As Cal and Arizona fight it out for afternoon supremacy, Arizona will need to take advantage of the clean, efficient elegance of that beam rotation to build up an advantage strong enough that Toni-Ann Williams can’t pick away at it. In particular, the work from Edwards, Fox, and Mills is a delight. Sometimes nerve-wracking, but a delight. A five-tenth advantage over Cal on beam is possible, and will probably be necessary. It will come down to whether Arizona’s bars and beam are stronger than Cal’s vault and floor. The classic showdown.
Washington does not have the same scoring potential as the six teams ranked above and look a pretty solid bet to adhere to the rankings and finish seventh. But while that might not seem like much, this has been a refreshing bounce-back season for Washington after a poor, not-six-people-in-every-lineup showing last season. This year, they’ve been solidly 195 and occasionally 196, which is much more what I expect from Washington in a normal year. In addition to Allison Northey the AA stalwart, Janae Janik is starting to find the consistency to go along with her lovely gymnastics, former elite Jackie McCartin has become a very useful beamer, and watching McKenzie Fechter aggressively pump herself up before routines is a life highlight. Like Arizona, the Huskies are most competitive on bars and beam, and because of those last four beam routines from Fechter, Northey, Janik, and McCartin, they too can make a statement in this session with their beam work. It’s unlikely that they will have the scores on the other events to put up a big challenge, and will be giving back tenths on vault and floor, but if other teams are falling, Washington can discreetly slip into a higher slot using their beam turning and flexibility super powers.
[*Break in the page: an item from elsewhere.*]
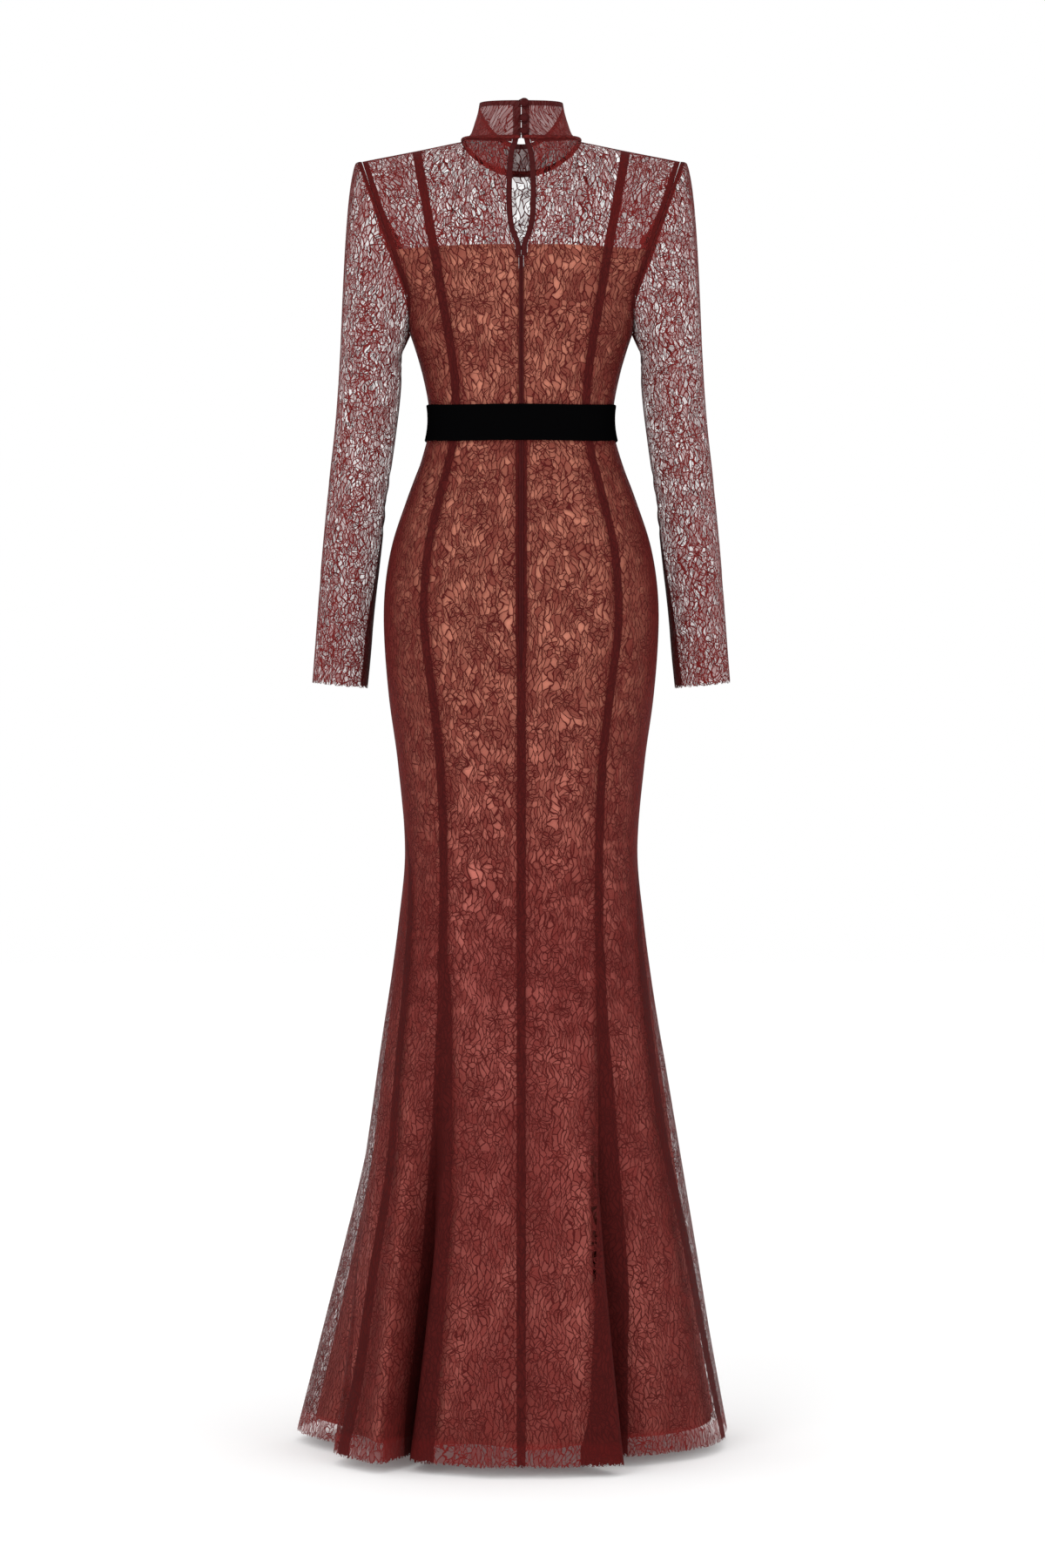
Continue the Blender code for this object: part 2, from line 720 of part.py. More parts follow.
def collar_and_buttons():
    front, back = collar_grids()
    wall_solid("collar", front, back, corded_lace())
    edge = [line[0] for line in front]
    for number, z in enumerate(BUTTON_HEIGHTS, 1):
        low, high = next((pair for pair in zip(edge, edge[1:]) if z <= pair[1].z), edge[-2:])
        slope = high - low
        seat = low + slope * ((z - low.z) / slope.z)
        seat.x = BUTTON_SIDE
        normal = slope.cross(Vector((1, 0, 0))).normalized()
        if normal.y < 0:
            normal = -normal
        bm = bmesh.new()
        bmesh.ops.create_uvsphere(bm, u_segments=12, v_segments=8, radius=BUTTON_RADIUS * MM)
        bmesh.ops.scale(bm, vec=(1, 1, BUTTON_HALF_DEPTH / BUTTON_RADIUS), verts=bm.verts)
        turn = Vector((0, 0, 1)).rotation_difference(normal).to_matrix()
        bmesh.ops.rotate(bm, cent=(0, 0, 0), matrix=turn, verts=bm.verts)
        place = seat + normal * (BUTTON_HALF_DEPTH + BUTTON_GAPS[number - 1])
        bmesh.ops.translate(bm, vec=place * MM, verts=bm.verts)
        finish(bm, f"button_{number}", covered_satin())


def armhole_loop(points):
    """The left armhole, from the shoulder tip down the back to the underarm and up the front."""
    rows = YOKE_ROWS + LEVEL_ROWS
    bottom = rows.index(UNDERARM)
    back_edge = [points[1][r][-1] for r in range(bottom + 1)]
    front_edge = [points[2][r][0] for r in range(bottom + 1)]
    return back_edge + front_edge[-2:0:-1]


def sleeve_ring(count, ring):
    middle = (ring.outer + ring.inner) / 2
    half = (ring.outer - ring.inner) / 2
    points = []
    for j in range(count):
        angle = 2 * math.pi * j / count
        x = middle + half * math.cos(angle)
        tilt = SLEEVE_TILT * half * math.cos(angle)
        points.append(Vector((x, ring.middle_y + ring.depth * math.sin(angle), ring.z + tilt)))
    return points


def sleeve_grid(points):
    """Face of the left sleeve: the cap rounds over from the armhole, then the rings follow."""
    loop = armhole_loop(points)
    count = len(loop)
    first_ring = sleeve_ring(count, SLEEVE_RINGS[0])
    grid = []
    for r, top_step in enumerate(CAP_STEPS):
        line = []
        for j in range(count):
            around = abs(HALF_TURN - FULL_TURN * j / count) / HALF_TURN  # 1 at the top, 0 below
            step = blend(r / len(CAP_STEPS), top_step, around**2)
            power = blend(1.0, CAP_ROUND, around**1.3)
            reach = step**power
            rise = CAP_RISE * around**4 * (1 if top_step == CAP_RISE_STEP else 0)
            start, end = loop[j], first_ring[j]
            line.append(
                Vector(
                    (
                        blend(start.x, end.x, reach),
                        blend(start.y, end.y, reach),
                        blend(start.z, end.z, step) + rise,
                    )
                )
            )
        grid.append(line)
    for j in range(count):
        seam = loop[(j + 1) % count] - loop[j - 1]
        away = grid[1][j] - grid[0][j]
        away = away - seam * (away.dot(seam) / seam.length_squared)
        grid[0][j] = grid[0][j] + away.normalized() * ARMHOLE_GAP
    return grid + [sleeve_ring(count, ring) for ring in SLEEVE_RINGS]


def tube_back(grid, wall):
    """The inner face of a tube whose columns run counter-clockwise seen from above."""
    back = []
    for r, line in enumerate(grid):
        up = grid[max(r - 1, 0)]
        down = grid[min(r + 1, len(grid) - 1)]
        count = len(line)
        back.append([])
        for j, spot in enumerate(line):
            across = line[(j + 1) % count] - line[j - 1]
            normal = across.cross(up[j] - down[j]).normalized()
            back[-1].append(spot - normal * wall)
    return back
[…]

As for Arizona State, well, this is why we have sayings like “It’s a rebuilding year,” “You have to start somewhere,” and “Growth growth blah blah adversity.” I think that’s a saying, at least. I’m getting it embroidered on a pillow. With the gymnast exodus after Rene took over, coupled with the 11 thousand injuries this season, the devils of the sun don’t have the routines to be competitive. They can get a few solid scores from Taylor Allex and Tasha Sundby to bump up a couple rotation scores toward the high 48s, but mostly they’re looking at a lot of 9.7s and mid 48s. Finishing not-last would be a victory for ASU this year. On the positive side, that 162 earlier this month was just a one-week blip, and they were able to recover for a completely reasonable 195 last week. So the wheels aren’t completely off, just mostly. This is going to be a long process to turn Arizona State back into a team, but I do expect it to get better from here. Although, in the couple meets I’ve seen from Arizona State so far this season, Rene has been dressed kind of demurely (for Rene), and I think that’s what’s hurting the team the most. What happened to our girl?